#### WORK TO BE COMPLETED:
Set down the listing below verbatim, but only from its first line through the line containing "return places.reshape(-1, 3)".

++++ SOURCE MATERIAL ++++

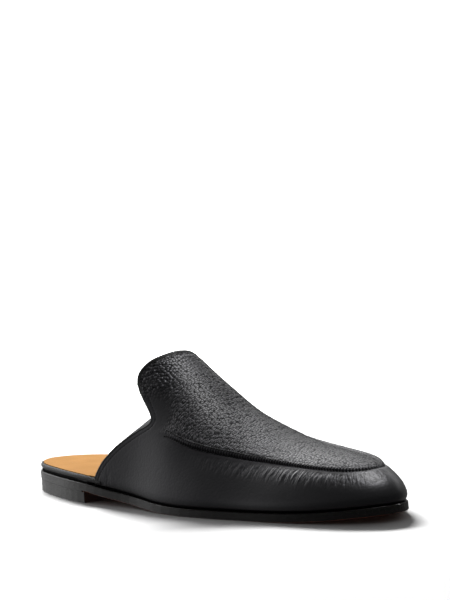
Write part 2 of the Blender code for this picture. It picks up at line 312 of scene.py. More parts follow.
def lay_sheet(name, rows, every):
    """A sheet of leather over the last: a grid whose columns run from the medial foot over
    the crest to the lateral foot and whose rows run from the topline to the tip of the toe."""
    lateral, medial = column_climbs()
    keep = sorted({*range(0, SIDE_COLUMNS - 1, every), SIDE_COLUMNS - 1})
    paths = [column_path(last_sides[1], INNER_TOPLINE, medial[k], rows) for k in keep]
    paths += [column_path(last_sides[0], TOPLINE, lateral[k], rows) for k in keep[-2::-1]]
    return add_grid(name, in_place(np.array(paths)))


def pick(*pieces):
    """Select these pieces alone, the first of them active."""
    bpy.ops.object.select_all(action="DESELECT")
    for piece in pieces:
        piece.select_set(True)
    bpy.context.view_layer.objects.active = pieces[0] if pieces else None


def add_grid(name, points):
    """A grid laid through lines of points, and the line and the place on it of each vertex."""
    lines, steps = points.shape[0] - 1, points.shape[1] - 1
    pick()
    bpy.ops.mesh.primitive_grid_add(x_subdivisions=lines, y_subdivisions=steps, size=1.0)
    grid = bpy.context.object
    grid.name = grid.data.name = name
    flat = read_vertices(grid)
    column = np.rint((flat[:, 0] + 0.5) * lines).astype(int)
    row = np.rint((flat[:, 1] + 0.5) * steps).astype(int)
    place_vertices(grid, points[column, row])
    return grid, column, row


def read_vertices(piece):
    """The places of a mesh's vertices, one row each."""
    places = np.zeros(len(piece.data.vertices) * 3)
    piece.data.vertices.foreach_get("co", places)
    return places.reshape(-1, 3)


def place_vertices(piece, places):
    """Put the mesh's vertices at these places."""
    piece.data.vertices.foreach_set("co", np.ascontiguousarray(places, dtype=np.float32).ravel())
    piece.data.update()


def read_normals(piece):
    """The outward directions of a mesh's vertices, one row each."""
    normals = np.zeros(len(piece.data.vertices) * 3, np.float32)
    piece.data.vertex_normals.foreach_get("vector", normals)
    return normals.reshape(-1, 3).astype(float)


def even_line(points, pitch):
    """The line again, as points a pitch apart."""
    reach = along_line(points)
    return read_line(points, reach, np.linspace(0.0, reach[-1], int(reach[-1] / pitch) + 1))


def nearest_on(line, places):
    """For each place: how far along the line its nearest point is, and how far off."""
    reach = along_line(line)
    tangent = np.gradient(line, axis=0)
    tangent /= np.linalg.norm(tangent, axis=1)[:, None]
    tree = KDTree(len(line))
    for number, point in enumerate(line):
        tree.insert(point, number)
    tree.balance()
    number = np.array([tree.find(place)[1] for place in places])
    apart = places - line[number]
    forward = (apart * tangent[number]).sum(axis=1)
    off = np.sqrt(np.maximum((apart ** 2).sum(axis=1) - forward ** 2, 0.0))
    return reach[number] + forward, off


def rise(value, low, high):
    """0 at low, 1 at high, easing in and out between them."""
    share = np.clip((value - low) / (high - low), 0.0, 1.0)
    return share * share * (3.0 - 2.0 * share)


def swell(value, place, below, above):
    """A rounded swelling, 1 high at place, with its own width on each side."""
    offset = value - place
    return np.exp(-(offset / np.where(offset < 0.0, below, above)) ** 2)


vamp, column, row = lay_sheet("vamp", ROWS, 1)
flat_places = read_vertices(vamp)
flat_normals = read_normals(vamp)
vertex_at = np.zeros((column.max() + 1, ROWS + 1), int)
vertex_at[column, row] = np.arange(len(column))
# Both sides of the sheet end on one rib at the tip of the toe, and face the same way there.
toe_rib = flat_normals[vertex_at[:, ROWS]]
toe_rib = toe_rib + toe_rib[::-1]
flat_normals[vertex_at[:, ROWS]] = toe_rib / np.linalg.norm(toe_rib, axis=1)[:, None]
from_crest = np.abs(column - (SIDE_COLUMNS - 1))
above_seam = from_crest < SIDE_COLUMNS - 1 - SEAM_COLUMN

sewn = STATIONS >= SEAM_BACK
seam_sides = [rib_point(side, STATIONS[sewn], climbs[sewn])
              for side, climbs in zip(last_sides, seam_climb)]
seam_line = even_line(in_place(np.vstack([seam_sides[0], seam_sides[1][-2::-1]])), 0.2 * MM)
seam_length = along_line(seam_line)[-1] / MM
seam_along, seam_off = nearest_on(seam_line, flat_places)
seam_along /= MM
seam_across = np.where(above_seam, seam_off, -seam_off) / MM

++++

#### THE SOLUTION:
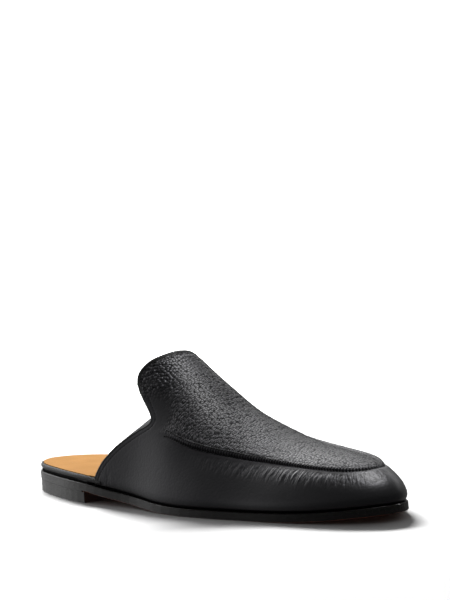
Write part 2 of the Blender code for this picture. It picks up at line 312 of scene.py. More parts follow.
def lay_sheet(name, rows, every):
    """A sheet of leather over the last: a grid whose columns run from the medial foot over
    the crest to the lateral foot and whose rows run from the topline to the tip of the toe."""
    lateral, medial = column_climbs()
    keep = sorted({*range(0, SIDE_COLUMNS - 1, every), SIDE_COLUMNS - 1})
    paths = [column_path(last_sides[1], INNER_TOPLINE, medial[k], rows) for k in keep]
    paths += [column_path(last_sides[0], TOPLINE, lateral[k], rows) for k in keep[-2::-1]]
    return add_grid(name, in_place(np.array(paths)))


def pick(*pieces):
    """Select these pieces alone, the first of them active."""
    bpy.ops.object.select_all(action="DESELECT")
    for piece in pieces:
        piece.select_set(True)
    bpy.context.view_layer.objects.active = pieces[0] if pieces else None


def add_grid(name, points):
    """A grid laid through lines of points, and the line and the place on it of each vertex."""
    lines, steps = points.shape[0] - 1, points.shape[1] - 1
    pick()
    bpy.ops.mesh.primitive_grid_add(x_subdivisions=lines, y_subdivisions=steps, size=1.0)
    grid = bpy.context.object
    grid.name = grid.data.name = name
    flat = read_vertices(grid)
    column = np.rint((flat[:, 0] + 0.5) * lines).astype(int)
    row = np.rint((flat[:, 1] + 0.5) * steps).astype(int)
    place_vertices(grid, points[column, row])
    return grid, column, row


def read_vertices(piece):
    """The places of a mesh's vertices, one row each."""
    places = np.zeros(len(piece.data.vertices) * 3)
    piece.data.vertices.foreach_get("co", places)
    return places.reshape(-1, 3)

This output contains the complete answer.